Much of campaign 2014 is playing out in the shadow of scandal. Elsewhere in the city, two state senators are seeking re-election while under indictment, while candidates vie for the seat vacated by the convicted William Boyland, Jr., as Gov. Andrew Cuomo fends off questions about whether his shut-down of the Moreland Commission—launched to enforce ethics rules—was itself unethical.

But the 79th Assembly district has a longer history of trouble. One-time Assemblywoman Gloria Davis resigned in 2003 when she was convicted of bribery after more than two decades in the 79th district seat. Stevenson was elected in 2010 but forced from office after his own corruption conviction. (Between those two reps, Michael Benjamin held the seat. An iconoclast with no ethical taint, he left voluntarily and now blogs at a site called corruptioncrusher.com.)

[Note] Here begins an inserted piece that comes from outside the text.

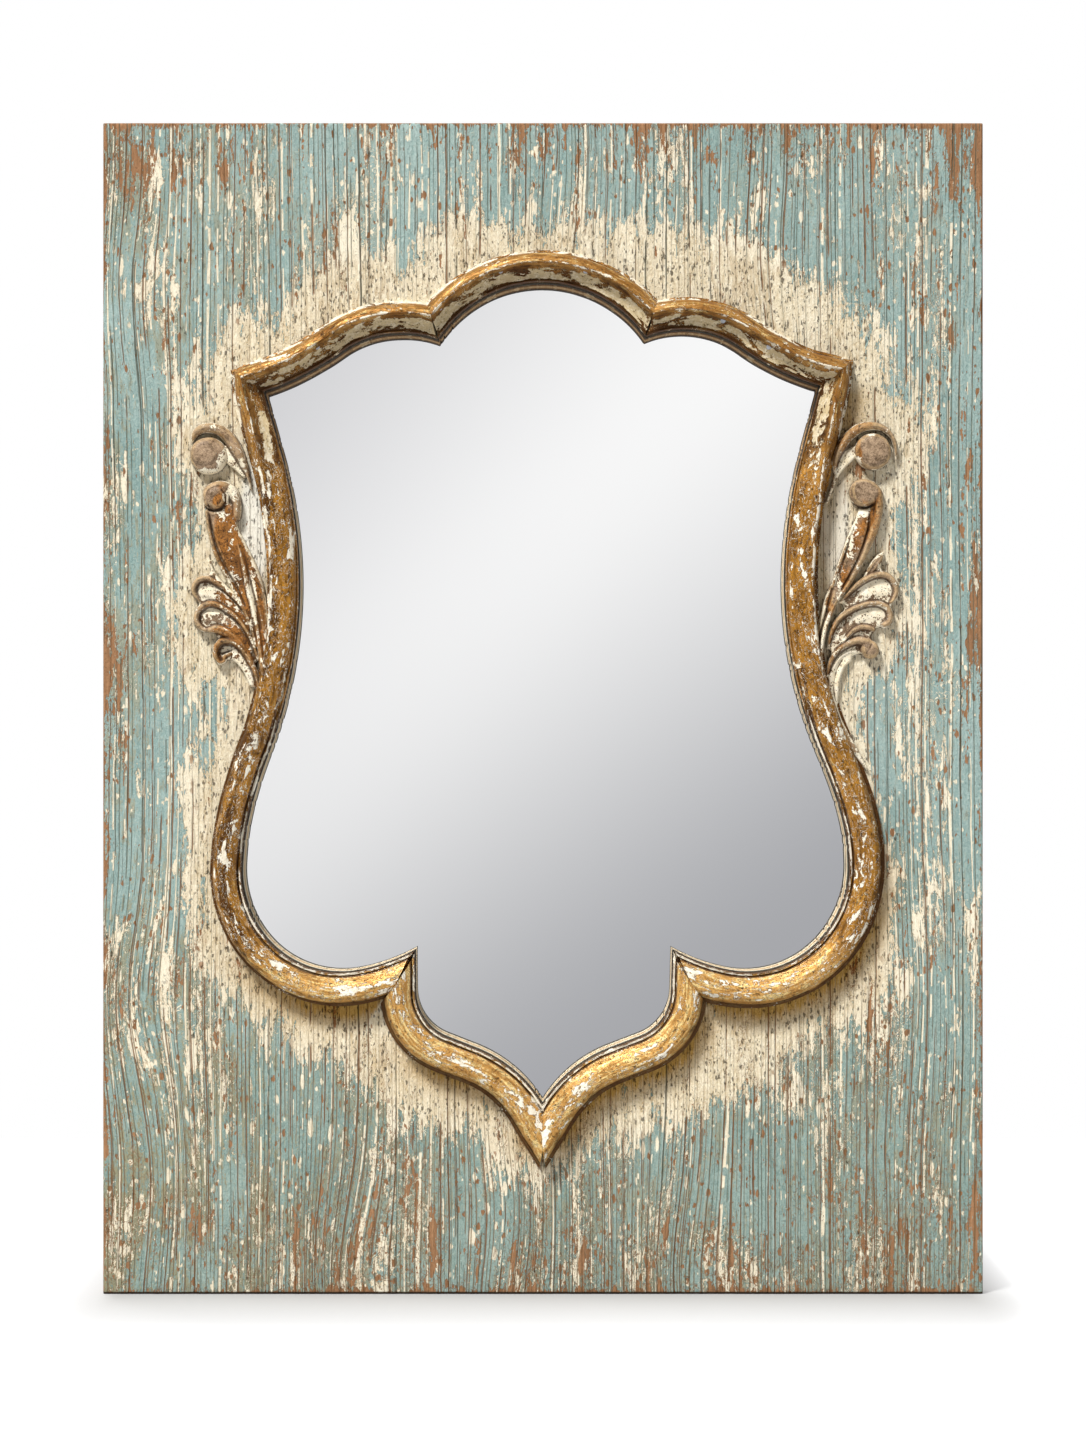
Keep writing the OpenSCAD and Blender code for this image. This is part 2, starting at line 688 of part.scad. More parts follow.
web_outline = [
    [7, -62], [13, -44], [22, -40], [30, -48], [40, -48], [43, -34], [50, -24], [51, -14],
    [53, -4], [50, 4], [40, 5], [30, -1], [20, -10], [12, -20], [7, -36]
];

line_steps = 2;
ring_steps = 6;
function blended(p, q, r, s, t) =
    0.5 * (2 * q + (r - p) * t + (2 * p - 5 * q + 4 * r - s) * t * t
        + (3 * q - p - 3 * r + s) * t * t * t);
function smooth(line) = let (n = len(line) - 1) [
    for (i = [0:n * line_steps])
        let (k = min(floor(i / line_steps), n - 1), t = i / line_steps - k)
            blended(line[max(k - 1, 0)], line[k], line[k + 1], line[min(k + 2, n)], t)
];
function beside(path, i, u) =
    let (n = len(path) - 1, d = path[min(i + 1, n)] - path[max(i - 1, 0)], l = norm([d[0], d[1]]))
        [path[i][0] + u * d[1] / l, path[i][1] - u * d[0] / l];

// A half-round ridge along a line, flat underneath
module ridge(line, height) {
    path = smooth(line);
    n = len(path) - 1;
    m = ring_steps + 1;
    points = [
        for (i = [0:n]) for (j = [0:ring_steps])
            let (a = 180 * j / ring_steps, q = beside(path, i, path[i][2] * cos(a)))
                [q[0], q[1], path[i][3] * height * sin(a)]
    ];
    polyhedron(points, skin(n, m), convexity = 10);
}

// The leaf's own band with its gap, which the fan is cut back to
leaf_path = smooth(leaf_line);
leaf_band = [
    for (m = [1, -1]) for (k = [0:len(leaf_path) - 1])
        let (i = m > 0 ? k : len(leaf_path) - 1 - k)
            beside(leaf_path, i, m * (leaf_path[i][2] + carving_gap))
];

// Trims a carving to the moulding's outer edge and sets it on the boards
module carved() {
    on_wall() translate([carving_at[0], carving_at[1], face_d]) intersection() {
        children();
        translate([waist_edge_r, 0, -1])
            cylinder(h = curl_h + 2, r = waist_edge_r - carving_gap, $fn = 256);
    }
}

function domed(r, h) = let (edge = h / 3) concat(
    [[0, 0], [r, 0]],
    [for (i = [0:4]) let (a = 90 * i / 4) [r - edge + edge * cos(a), h - edge + edge * sin(a)]],
    [[0, h]]);

module scroll_button() {
    on_wall() translate([carving_at[0] + button_at[0], carving_at[1] + button_at[1], face_d])
        rotate_extrude() polygon(domed(button_r, button_h));
}
module scroll() {
    carved() difference() {
        ridge(scroll_line, scroll_h);
        translate([button_at[0], button_at[1], -1])
            cylinder(h = scroll_h + 2, r = button_r + carving_gap);
    }
}

module leaf() {
    carved() {
        ridge(leaf_line, leaf_h);
        translate([curl_at[0], curl_at[1], 0]) rotate_extrude() polygon(domed(curl_r, curl_h));
    }
}

module leaf_fan() {
    carved() difference() {
        union() {
            for (line = ridge_lines) ridge(line, ridge_h);
            linear_extrude(web_t) polygon(web_outline);
        }
        translate([0, 0, -1]) linear_extrude(ridge_h + 2) polygon(leaf_band);
    }
}

module scroll_right() { color(carving) scroll(); }
module scroll_left() { color(carving) mirror([1, 0, 0]) scroll(); }
module scroll_button_right() { color(carving) scroll_button(); }
module scroll_button_left() { color(carving) mirror([1, 0, 0]) scroll_button(); }
module leaf_right() { color(carving) leaf(); }
module leaf_left() { color(carving) mirror([1, 0, 0]) leaf(); }
module leaf_fan_right() { color(carving) leaf_fan(); }
module leaf_fan_left() { color(carving) mirror([1, 0, 0]) leaf_fan(); }

board_1();
board_2_top();
board_2_bottom();
board_3_top();
board_3_bottom();
board_4_top();
board_4_bottom();
board_5_top();
board_5_bottom();
board_6();
rail_top();
rail_bottom();
stile_left();
stile_right();
batten_screws();
glass_tape();
mirror_glass();
mirror_silvering();
foam_pad();
backing_board();
backing_screws();
hanger_strap_left();
hanger_strap_right();
hanger_ring_left();
hanger_ring_right();
hanger_screws();
moulding_arch();
moulding_shoulder_left();
moulding_shoulder_right();
moulding_side_left();
moulding_side_right();
moulding_bowl_left();
moulding_bowl_right();
moulding_point_left();
moulding_point_right();
moulding_screws();
scroll_left();
scroll_right();
scroll_button_left();
scroll_button_right();
leaf_left();
leaf_right();
leaf_fan_left();
leaf_fan_right();
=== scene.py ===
import math

import bmesh
import bpy
import numpy as np
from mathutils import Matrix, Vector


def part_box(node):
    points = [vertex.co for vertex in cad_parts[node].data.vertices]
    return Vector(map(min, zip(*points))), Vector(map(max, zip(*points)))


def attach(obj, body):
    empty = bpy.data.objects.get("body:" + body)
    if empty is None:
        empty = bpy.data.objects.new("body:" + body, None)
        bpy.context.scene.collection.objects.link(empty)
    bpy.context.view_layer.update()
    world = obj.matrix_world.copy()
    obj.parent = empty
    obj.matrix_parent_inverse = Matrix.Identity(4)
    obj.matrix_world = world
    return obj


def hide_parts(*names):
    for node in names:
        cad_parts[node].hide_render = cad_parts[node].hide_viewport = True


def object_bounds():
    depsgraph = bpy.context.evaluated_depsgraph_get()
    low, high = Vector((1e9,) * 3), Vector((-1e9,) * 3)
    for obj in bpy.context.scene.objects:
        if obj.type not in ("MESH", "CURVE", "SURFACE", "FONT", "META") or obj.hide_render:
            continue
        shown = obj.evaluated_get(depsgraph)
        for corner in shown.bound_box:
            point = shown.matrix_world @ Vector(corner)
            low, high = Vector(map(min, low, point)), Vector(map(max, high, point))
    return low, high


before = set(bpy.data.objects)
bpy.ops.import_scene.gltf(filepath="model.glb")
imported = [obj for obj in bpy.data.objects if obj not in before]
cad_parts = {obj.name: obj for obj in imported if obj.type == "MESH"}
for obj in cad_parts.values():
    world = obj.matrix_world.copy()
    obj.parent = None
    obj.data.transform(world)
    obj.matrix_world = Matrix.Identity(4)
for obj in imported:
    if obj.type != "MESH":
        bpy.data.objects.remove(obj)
cad_low, cad_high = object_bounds()

# The room is a white floor in white surroundings. The camera stands straight in front of the
# panel, just under the height of its middle, and a large soft lamp hangs up on its left.
photo_w, photo_h = 1086, 1448
pixel = 0.6932e-3
panel_middle_row = 708.5
eye_distance = 2.5
sensor = 36
face_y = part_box("board_1")[0].y
floor_z = cad_low.z

camera = bpy.data.objects.new("camera", bpy.data.cameras.new("camera"))
bpy.context.scene.collection.objects.link(camera)
camera.data.sensor_fit = "VERTICAL"
camera.data.sensor_height = sensor
camera.data.lens = sensor * eye_distance / (photo_h * pixel)
camera.data.clip_end = 30
camera.location = (0, face_y - eye_distance, (panel_middle_row - photo_h / 2) * pixel)
camera.rotation_euler = (math.pi / 2, 0, 0)
bpy.context.scene.camera = camera
bpy.context.scene.view_settings.view_transform = "Standard"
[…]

Against such history, candidates must address how they’ll avoid the ethical pitfalls that tripped up Davis and Stevenson.

Alvarez points to the independence he enjoys as a dark-horse candidate with only a few grand in the bank. What’s more, he says, “Before I give an explanation to the police, I’d have to give it to my family. And I’m more afraid of my family than the police. I have kids and the legacy I don’t want to leave them is that their father went to jail for corruption.”

Rodriguez sounds a similar note. “I have four daughters and a wife. So I have five women in my life. I will not embarrass them.

For Blake, the troubles the district has suffered are the rationale for running. “When you look at what has happened here, where two of the last three were kicked out for corruption, where you have incredibly low turnout, why would I not do this?”

As for Michael, when a voter raises the tainted history of the seat , she says the first step is to “acknowledge what they feel.”

“Then you try to show them how you will be different.” Key to this, she says, is “feeling the same pain that they do.” Reassurances aside, Michael notes that in the end, “there has to be some level of trust.”

After all, someone must fill the seat. Voters will end up giving someone a chance.